Sadly, that initiative showed that ethnic-fixated identity politics are back in vogue at the state Capitol and de León is a chief practitioner. Two years ago, for instance, legislators passed a resolution condemning Gov. Pete Wilson and Proposition 187, which denied public benefits to illegal immigrants. That proposition passed in 1994 and was never enforced — and Wilson finished his term as governor in 1999. It was just an ugly effort to open 20-year-old wounds and stir up base voters for that year’s midterm elections. It was a grotesque and divisive act of symbolism. I’d never seen Republicans in the Capitol so angry before.

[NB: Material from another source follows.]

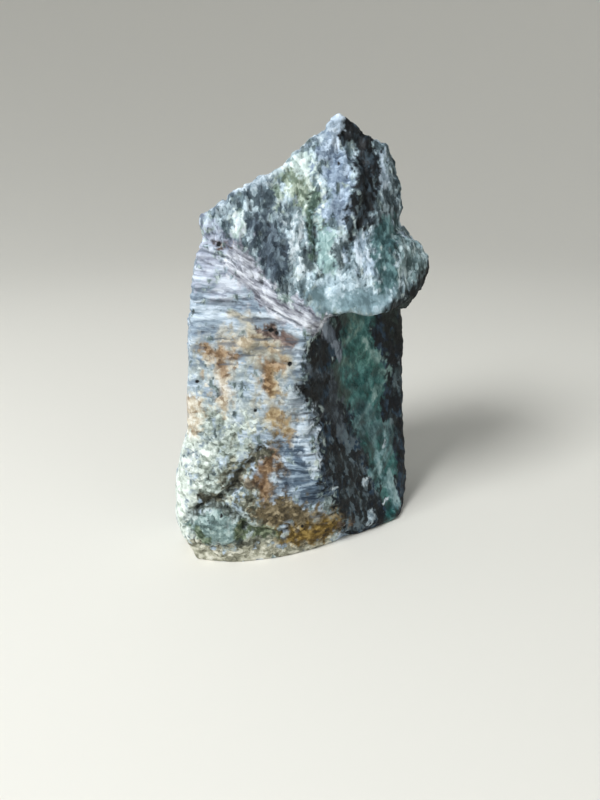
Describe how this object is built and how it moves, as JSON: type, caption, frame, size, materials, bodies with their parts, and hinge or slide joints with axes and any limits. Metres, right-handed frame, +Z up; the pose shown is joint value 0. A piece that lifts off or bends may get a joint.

That’s the same year de León ascended to his current position. Typically, Senate leaders celebrate their new position with a short ceremony in the Senate chambers and then it’s back to business. But de León held a $50,000 bash, paid for by the California Latino Caucus Foundation (and funded by special interests), at the Walt Disney Concert Hall in Los Angeles.

As the Bee pointed out in a scathing editorial, de León also justified the gala by saying it’s in the district he represents, “but Disney Hall and this camera-ready event may as well have been in Fiji to the average Angeleno, let alone the working-class folks who cannot afford even the cheap seats at Disney Hall.” It was quite a show for a man taking over a Senate plagued by scandal after the conviction of a Democratic senator and corruption indictments of two others. The other big justification was that de León was the first Latino Senate president since the 1883.

The fact that Kevin de León — KDL as he is often called — adjusted his name doesn’t change anything of substance. But it should remind the rest of us of the noxiousness of identity politics. I don’t care about anyone’s ethnic background and I enjoy our state’s polyglot culture. But it would be nice if politicians aiming to stand up to Donald Trump’s divisiveness hadn’t spent their careers sowing their own form of division.